Published Date

October 1, 1944

Resource Type

GI Roundtable Series, Primary Source

From GI Roundtable 21: Shall We Have Universal Military Training? (1944)

Like other G. I. Roundtable pamphlets, this one is intended for your information. The question “Shall we have universal military training?” will interest many men in service. While the traditional American answer to this question has always been “no” until war threatens, training problems which we have had to solve in World War II and postwar world conditions which may conceivably follow the peace are likely to bring the question up for serious public discussion. Under the circumstances the subject is of vital concern to a citizen Army. You can assist greatly in developing soldier understanding of the problem by including a study of it in your discussion or forum program.

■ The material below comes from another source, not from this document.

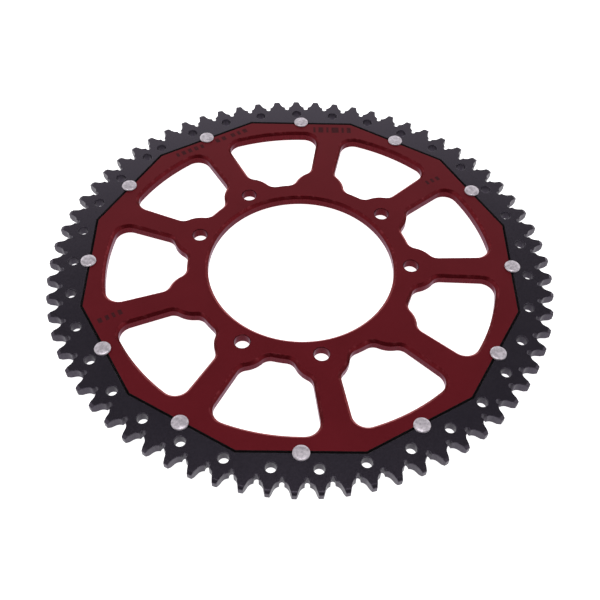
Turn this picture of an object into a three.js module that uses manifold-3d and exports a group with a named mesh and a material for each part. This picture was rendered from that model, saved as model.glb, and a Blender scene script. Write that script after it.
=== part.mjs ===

When you have read the material and have decided that the question “Shall we have universal military training?” is appropriate for your group, choose your own method of conducting the meeting. The question can be handled in almost any type of meeting: forum, debate, informal discussion, or panel discussion. Suggestions for conducting these kinds of discussions are contained in War Department Education Manual, EM I, G. I. Roundtable: Guide for Discussion Leaders.

Make this pamphlet on universal military training available, if possible, for reading by members of your group. Discussions are better as a rule if the members have had a chance to do some reading on the subject. If you have an insufficient supply of the pamphlet for this purpose, be sure to spend the first five or ten minutes of your meeting in sketching a background for the discussion. In doing this it would be a good idea to give the history of our past policy with mention of British and Continental European practice. Then you might well mention the four major issues involved in the question:

  1. For military effectiveness do we need a large Army reserve?
  2. Are there possible benefits and dangers in universal military training for the individual and the state in a democracy?
  3. Will World War II change the traditional American policy?
  4. What kind of training program, if any, should we have?

If you hold a forum with one or more speakers, these speakers will develop the major issues in some detail, and suitable questions should follow from members of the audience. If you have a group that uses either the informal discussion or the panel discussion method, you will need some questions to start things off. Those given below may be helpful. They are arranged to develop four major issues, each of which is stated in a leading question, followed by other questions that assist in developing the first.


First Issue

For purposes of military effectiveness do we need a large Army reserve? Or should we depend upon a powerful Navy and Air Force? Why have we been able to win wars in the twentieth century without a strong Army in readiness? Will these conditions continue to hold? Would a policy of universal training shorten our wars? Reduce our losses? Would such training in times of peace really prepare men for combat in a future war?

Second Issue

Would universal military training benefit or endanger the individual and the state in a democracy? Would it develop more responsible citizens? Offer educational advantages not found in the schools? Strengthen democracy by throwing all kinds of young men together? Would it improve the health of the nation? Would it help solve unemployment problems? Would the possession of a strong military establishment strengthen the prestige of the United States among nations? Would it tend to foster an authoritarian and militaristic rather than a democratic society?

Third Issue

Are postwar conditions likely to change the traditional American policy toward universal military training? What has been the traditional policy? Why? Has it ever been temporarily changed? When? For what reasons? Has our policy differed from the British policy? From that of other European countries? Are there reasons for the differences? Would a program of universal military training help to keep the United States out of future wars?

Fourth Issue

If we were to have universal military training, what kind of program should we have? Would a year’s training be too long? At what age should youth be trained? How should military skills and physical fitness be maintained? Should a program of military training include civic and political instruction? Provide other educational activities? Attempt to fill the interruption in normal education by having trainees study some school or college subjects at the same time?

Suggestions for Further Reading

These books are suggested for supplementary reading if it so happens that you have access to them. They are not approved nor officially supplied by the War Department. They have been selected because they give additional information and represent different points of view.

Compulsory Military Training. Compiled by Julia E. Johnsen. Volume 14, No. 6 of The Reference Shelf, published by H. W. Wilson Company, 950 University Avenue, New York 52, N. Y. (1941).

Universal Military Service. Compiled by Robert E. Summers and Harrison B. Summers. Volume 15, No. 2 of The Reference Shelf, published by H. W. Wilson Company (1941).

America in Arms. By Brigadier General John M. Palmer. Published by the Infantry Journal, 1115 Seventh Street, N. W., Washington, D. C. (1943).

The Army of the Future. By General Charles de Gaulle. Published by J. B. Lippincott, 277 South 6th Street, Philadelphia, Penn. (1941).

The United States Army in War and Peace. By Colonel Oliver L. Spaulding. Published by G. P. Putnam’s Sons, 2 West 45th Street, New York 19, N. Y. (1937).

Disarmament in the Post War World. By Oswald Garrison Villard. Published by Post War World Council, 112 East 19th Street, New York 3, N. Y. (1942).

Conscription: The Test of the Peace. By Norman Thomas. Published by Post War World Council (1944).